Consulter la délibération de la CNIL
Décision Microsoft, 30/06/2016
Dans le contexte du lancement du nouveau système d‘exploitation Windows 10 en juillet 2015, la CNIL a effectué 7 contrôles en ligne en avril et juin 2016 et a interrogé Microsoft sur certains points exposés dans sa politique de confidentialité afin de vérifier la conformité de Windows 10 à la loi Informatique et Libertés. Ces contrôles ont révélé plusieurs manquements :
–Des données collectées non pertinentes ou excessives. Afin d‘identifier des problèmes, de les résoudre et d‘améliorer les produits, Microsoft traite par exemple des données d‘usage des applications Windows et du Windows Store, qui permettent notamment d‘avoir connaissance de toutes les applications téléchargées et installées sur le système par un utilisateur et du temps passé sur chacune d‘elles. Ce faisant, elle se livre à une collecte excessive, la CNIL considérant que ces données n‘étant pas nécessaires au fonctionnement du service.
–Un défaut de sécurité. La société permet aux utilisateurs de choisir un code PIN de 4 chiffres pour s‘authentifier pour l‘ensemble de ses services en ligne et notamment pour l‘accès à leur compte Microsoft, qui recense les achats effectués sur le store et les moyens de paiement utilisés. Or, le nombre de tentatives de saisie de ce code PIN n‘est pas limité, ce qui n‘assure pas la sécurité et la confidentialité des données des utilisateurs.

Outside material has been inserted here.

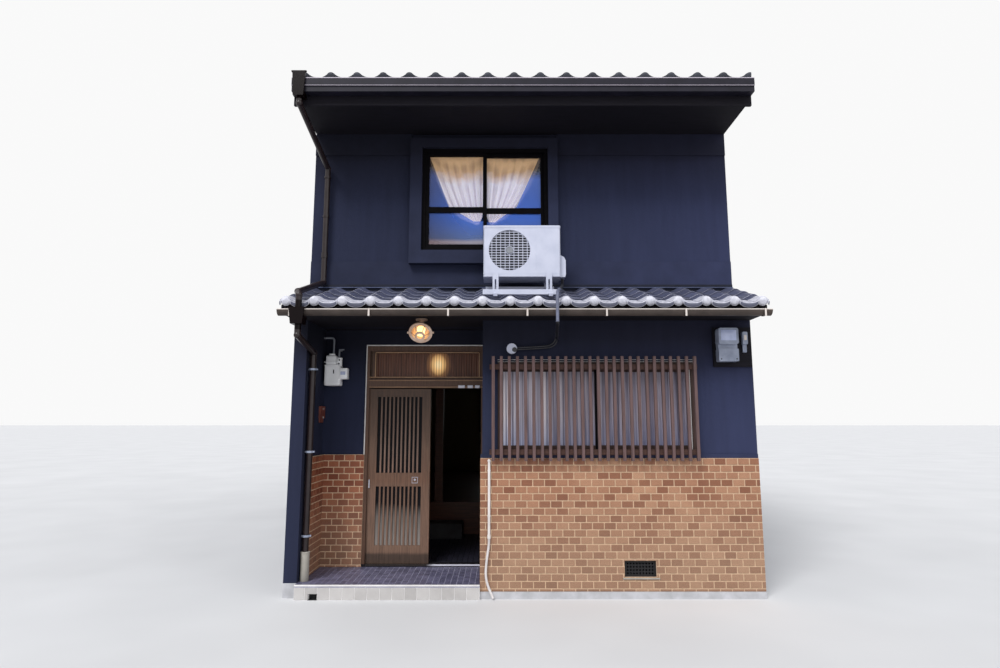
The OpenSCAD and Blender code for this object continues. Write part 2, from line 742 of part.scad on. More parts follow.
upper_hopper_x = -2235;
module gutter_outlet() {
    y = main_gutter_y;
    hopper(upper_hopper_x, y - 20, y - 2, y + 90, 4880, main_gutter_z - 2, 5140, 150, 104);
}
module upper_strap(z)
    strap(upper_pipe_x, upper_pipe_y, z, [upper_pipe_x - 9, upper_pipe_y], [upper_pipe_x + 9, upper_y]);
module upper_downpipe() color("#3b2a2a") {
    y = main_gutter_y + 38;
    gutter_outlet();
    pipe([[upper_hopper_x, y, 4885], [upper_hopper_x, y, 4820], [upper_pipe_x, upper_pipe_y, 4467],
          [upper_pipe_x, upper_pipe_y, pent_crest_z(upper_pipe_y) + 58],
          [upper_pipe_x, pent_eave_y - 20, pent_crest_z(pent_eave_y - 20) + 62],
          [lower_hopper_x, pent_gutter_y - 15, 2850], [lower_hopper_x, pent_gutter_y - 15, 2690]], pipe_d);
    // Coupling sleeve, and straps to the wall
    translate([upper_pipe_x, upper_pipe_y, 3440]) cylinder(h = 60, d = pipe_d + 10);
    for (z = [3900, 4350]) upper_strap(z);
    // Rear outlet and pipe
    rear_side() {
        gutter_outlet();
        pipe([[upper_hopper_x, y, 4885], [upper_hopper_x, y, 4820], [upper_pipe_x, upper_pipe_y, 4467],
              [upper_pipe_x, upper_pipe_y, 60]], pipe_d);
        for (z = [900, 2100, 3300]) upper_strap(z);
    }
}

// Equipment

module ac_unit() color("whitesmoke") {
    difference() {
        translate([0, 0, ac_z0]) linear_extrude(ac_z1 - ac_z0)
            rounded([ac_x0, ac_y], [ac_x1, ac_y + ac_d], ac_corner);
        translate([fan_x, ac_y - 1, fan_z]) rotate([-90, 0, 0]) cylinder(h = 41, r = fan_r);
        // Handle recess in the end, and the joint under the lid
        block([ac_x0 - 1, ac_y + 90, ac_z1 - 110], [ac_x0 + 14, ac_y + 190, ac_z1 - 70]);
    }
    // Lid, a little larger than the casing
    translate([0, 0, ac_z1 - 24]) linear_extrude(24)
        rounded([ac_x0 - 3, ac_y - 3], [ac_x1 + 3, ac_y + ac_d], ac_corner);
    // Hub of the fan
    translate([fan_x, ac_y + 12, fan_z]) rotate([-90, 0, 0]) cylinder(h = 28, d = 90);
    // Wire guard over the fan
    intersection() {
        translate([fan_x, ac_y + 4, fan_z]) rotate([-90, 0, 0]) cylinder(h = 4, r = fan_r);
        union() {
            for (i = [-4:4])
                block([fan_x + i * 45 - 3, ac_y + 4, ac_z0], [fan_x + i * 45 + 3, ac_y + 8, ac_z1]);
            for (i = [-7:7])
                block([ac_x0, ac_y + 4, fan_z + i * 27 - 3], [ac_x1, ac_y + 8, fan_z + i * 27 + 3]);
        }
    }
    // Cover over the valves
    facing(ac_y + 60, ac_y + 230) polygon([
        [ac_x1 - 5, ac_z0 + 10], [ac_x1 + 50, ac_z0 + 10], [ac_x1 + 57, ac_z0 + 40],
        [ac_x1 + 57, ac_z0 + 183], [ac_x1 + 40, ac_z0 + 218], [ac_x1 - 5, ac_z0 + 245]
    ]);
}

module ac_stand() color("white") {
    foot_y = rail_front_y - 10;
    back_y = ac_y + 215;
    bearer_h = 30;
    for (x = leg_xs) {
        // Foot along the rolls of the tiles
        up_slope(foot_y, pent_z(foot_y), pent_angle, back_y + 40 - foot_y)
            sheet([x - 20, tile_rise + tile_t], [x + 20, tile_rise + tile_t + 26]);
        // Slotted front leg up to the casing's face, rear leg, and the bearer between them
        difference() {
            block([x - leg_w / 2, ac_y - 12, pent_crest_z(ac_y) + 8], [x + leg_w / 2, ac_y - 4, ac_z0 + 38]);
            block([x - 8, ac_y - 13, 2990], [x + 8, ac_y - 3, ac_z0 - 20]);
        }
        block([x - leg_w / 2, back_y, pent_crest_z(back_y + 40) + 2], [x + leg_w / 2, back_y + 40, ac_z0 - bearer_h]);
        block([x - leg_w / 2, ac_y - 12, ac_z0 - bearer_h], [x + leg_w / 2, back_y + 60, ac_z0]);
    }
    // Front and rear rails
    for (rail = [[ac_x0, rail_front_y, 40, 50], [ac_x0 + 20, back_y + 4, 30, 32]]) {
        z = pent_crest_z(rail[1] + rail[2]);
        block([rail[0], rail[1], z], [rail_x1, rail[1] + rail[2], z + rail[3]]);
    }
}

module ac_line_set() color("#3a3a40") {
    pipe(line_upper, 44);
    pipe(line_lower, 30);
    translate([-112, face_y - 60, 2393]) rotate([-90, 0, 0]) cylinder(h = 60, d = 104);
}

module drain_pipe() color("lightgray") {
    y = bay_y - 20;
    pipe([[drain_x, bay_y, 1290], [drain_x, y, 1290], [drain_x, y, hose_top_z]], 26);
    translate([drain_x, y, hose_top_z]) cylinder(h = 34, d = 34);
    for (z = [760, 1190]) block([drain_x - 16, y, z], [drain_x + 16, bay_y, z + 12]);
}

// A tube with flat ends that follows a list of points
function unit(v) = v / norm(v);
function heading(p, i) = unit(p[min(i + 1, len(p) - 1)] - p[max(i - 1, 0)]);
function ring(centre, along, r, sides) =
    let (a = unit(cross(along, [0, 1, 0])), b = cross(along, a))
    [for (k = [0:sides - 1]) centre + r * (cos(360 * k / sides) * a + sin(360 * k / sides) * b)];
module hose_tube(path, d, sides) {
    points = [for (i = [0:len(path) - 1]) each ring(path[i], heading(path, i), d / 2, sides)];
    last = (len(path) - 1) * sides;
    walls = [for (i = [0:len(path) - 2]) for (k = [0:sides - 1])
        [i * sides + k, i * sides + (k + 1) % sides, (i + 1) * sides + (k + 1) % sides, (i + 1) * sides + k]];
    polyhedron(points, concat(walls,
        [[for (k = [sides - 1:-1:0]) k]], [[for (k = [0:sides - 1]) last + k]]));
}
module drain_hose() color("gainsboro") hose_tube(hose_path, hose_d, 8);

// Turns the lamp's own axis, which is +Z, down towards the street
module lamp_head() translate([lamp_x, lamp_y, lamp_z]) rotate([90 + lamp_tilt, 0, 0]) children();

module porch_lamp() color("goldenrod") {
    // Ceiling plate and neck
    translate([lamp_x, lamp_y + 75, pent_soffit_z - 14]) cylinder(h = 14, d = 118);
    translate([lamp_x, lamp_y + 75, lamp_z + 57]) cylinder(h = pent_soffit_z - lamp_z - 67, d = 50);
    lamp_head() {
        translate([0, 0, -112]) cylinder(h = 32, d = 58);
        // Dish with a flange round its mouth
        rotate_extrude() polygon([
            [0, -84], [52, -84], [68, -66], [98, -6], [117, -6], [117, 9], [88, 9], [84, 2], [58, -58], [0, -58]
        ]);
        // Cage: three hoops of straight bars, joined at the front
        for (a = [0:60:300]) rotate(a) bar([100, 0, 3], [40, 0, 66], 7);
        translate([0, 0, 60]) difference() {
            cylinder(h = 12, r = 50);
            translate([0, 0, -1]) cylinder(h = 14, r = 30);
        }
        // Lugs at both sides
        for (s = [-1, 1]) block([s * 122 - 10, -9, -6], [s * 122 + 10, 9, 5]);
    }
}

module lamp_globe() color("lightyellow") lamp_head() {
    translate([0, 0, -58]) cylinder(h = 68, d = globe_d);
    rotate_extrude() polygon(concat([[0, 0]], arc([0, 0], globe_d / 2 - 3, 0, 90, 8)));
}

module meter_board() color("#3b302b") block([1914, face_y - 20, 2213], [2300, face_y, 2612]);

module electric_meter() color("silver") {
    y = face_y - 20;
    // Meter with its glazed upper half, and the terminal cover below
    facing(y - 105, y) rounded([1940, 2430], [2137, 2594], 22);
    facing(y - 70, y) rounded([1944, 2385], [2133, 2436], 8, 3);
    facing(y - 92, y) rounded([1940, 2262], [2137, 2388], 10, 3);
    // Breaker with its bracket
    facing(y - 44, y) rounded([2201, 2437], [2251, 2563], 9, 3);
    facing(y - 18, y) rounded([2206, 2358], [2246, 2440], 6, 3);
}

module gas_meter() color("gainsboro") {
    wall = alcove_y;
    mid_y = wall - 85;
    // Two-lobed body under a square head, with its register box
    facing(wall - 150, wall - 22) {
        rounded([-2150, 2054], [-2058, 2280], 34);
        rounded([-2066, 2054], [-1968, 2280], 34);
    }
    facing(wall - 140, wall - 30) rounded([-2150, 2262], [-1962, 2403], 26);
    facing(wall - 158, wall - 40) rounded([-1980, 2132], [-1891, 2262], 10, 3);
    // Bracket to the wall
    block([-2100, wall - 30, 2300], [-2010, wall, 2360]);
    // Inlet and outlet, each with an elbow
    pipe([[-2051, mid_y, 2395], [-2051, mid_y, 2599], [-inner_x, mid_y, 2599]], 30);
    pipe([[-2001, mid_y, 2395], [-2001, mid_y, 2499], [-1946, wall - 60, 2499], [-1946, wall, 2499]], 30);
    for (x = [-2051, -2001]) translate([x, mid_y, 2398]) cylinder(h = 34, d = 44, $fn = 6);
}

module intercom() color("#7a3a32") {
    block([-inner_x, alcove_y - 180, 1708], [-inner_x + 30, alcove_y - 40, 1836]);
    block([-inner_x, alcove_y - 170, 1661], [-inner_x + 16, alcove_y - 50, 1708]);
}

module vent_grille() color("#1d1b1b") facing(face_y + 6, face_y + 12) difference() {
    sheet([vent_x0, vent_z0], [vent_x0 + vent_w, vent_z0 + vent_h]);
    for (i = [0:8], k = [0:3])
        translate([vent_x0 + 33 + i * 30, vent_z0 + 30 + k * 30]) circle(d = 18);
}

foundation();
entrance_step();
tile_floors();
step_stone();
raised_floor();
inner_post();
upper_floor();
left_party_wall();
right_party_wall();
bay_front_wall();
bay_side_wall();
entrance_wall_side();
entrance_wall_over();
upper_front_wall();
rear_wall();
bay_brickwork();
alcove_brickwork();
wall_trim();
window_surround();
upper_window_frame();
upper_window_glass();
curtain_left();
curtain_right();
bay_window_frame();
bay_window_glass();
bay_lattice();
rear_window_frames();
rear_window_glass();
entrance_frame();
transom_glass();
door_leaf_outer();
door_glass_outer();
door_leaf_inner();
door_glass_inner();
pent_roof_frame();
pent_roof_tiles();
main_roof_deck_front();
main_roof_deck_rear();
main_roof_tiles_front();
main_roof_tiles_rear();
roof_ridge();
main_eaves();
pent_gutter();
main_gutters();
lower_downpipe();
upper_downpipe();
ac_unit();
ac_stand();
ac_line_set();
drain_pipe();
drain_hose();
porch_lamp();
lamp_globe();
meter_board();
electric_meter();
gas_meter();
intercom();
vent_grille();
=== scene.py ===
"""A two-storey machiya townhouse of a terraced row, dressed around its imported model.

Laid out as an add-on: settings, one operator for each piece or group of like pieces,
a panel that lists them, and a main function that calls them in order. Lengths are metres.
X runs to the right along the street, Y away from it and Z upwards.
"""

import json
import math
import random

import bmesh
import bpy
from bpy.props import FloatProperty, FloatVectorProperty, PointerProperty
from mathutils import Vector
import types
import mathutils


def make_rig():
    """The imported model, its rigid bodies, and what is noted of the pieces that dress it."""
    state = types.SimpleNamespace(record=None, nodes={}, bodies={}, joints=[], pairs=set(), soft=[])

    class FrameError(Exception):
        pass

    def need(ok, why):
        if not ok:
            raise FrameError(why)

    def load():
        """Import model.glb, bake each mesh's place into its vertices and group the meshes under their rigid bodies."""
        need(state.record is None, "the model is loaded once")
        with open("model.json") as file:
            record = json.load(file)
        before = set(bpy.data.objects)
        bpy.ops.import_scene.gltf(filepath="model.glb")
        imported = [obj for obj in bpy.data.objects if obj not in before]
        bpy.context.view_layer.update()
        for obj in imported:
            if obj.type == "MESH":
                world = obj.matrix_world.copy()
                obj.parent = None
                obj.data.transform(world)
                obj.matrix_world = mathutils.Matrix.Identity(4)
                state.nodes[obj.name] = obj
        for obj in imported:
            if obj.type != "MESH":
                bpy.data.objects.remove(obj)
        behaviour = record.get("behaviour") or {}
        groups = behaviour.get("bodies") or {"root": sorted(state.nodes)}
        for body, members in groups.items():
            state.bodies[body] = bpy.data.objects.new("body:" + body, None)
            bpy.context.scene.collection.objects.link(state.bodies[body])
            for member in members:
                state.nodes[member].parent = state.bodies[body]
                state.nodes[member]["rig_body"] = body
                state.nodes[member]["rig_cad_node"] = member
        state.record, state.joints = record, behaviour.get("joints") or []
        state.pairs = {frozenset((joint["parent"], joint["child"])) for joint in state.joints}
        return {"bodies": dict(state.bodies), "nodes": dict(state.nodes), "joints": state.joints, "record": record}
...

–Une absence de consentement des personnes. Il apparaît également qu‘un identifiant publicitaire est activé par défaut lors de l‘installation de Windows 10. II permet à des applications Windows et des applications tierces de suivre la navigation des utilisateurs et de leur proposer des publicités ciblées sans que le consentement des utilisateurs n‘ait été recueilli.
–Une absence d‘information et de possibilité de s‘opposer au dépôt de cookies. La société dépose sur les terminaux des utilisateurs des cookies publicitaires, sans les en avoir au préalable correctement informés, ni mis en mesure de s‘y opposer.
–La persistance de transferts internationaux sur la base du Safe Harbor.
La CNIL a mis en demeure Microsoft de se conformer à la loi dans un délai de 3 mois. Cette mise en demeure a été rendue publique notamment en raison de la gravité des manquements constatés et du nombre de personnes concernées (plus de dix millions d‘utilisateurs de Windows 10 en France).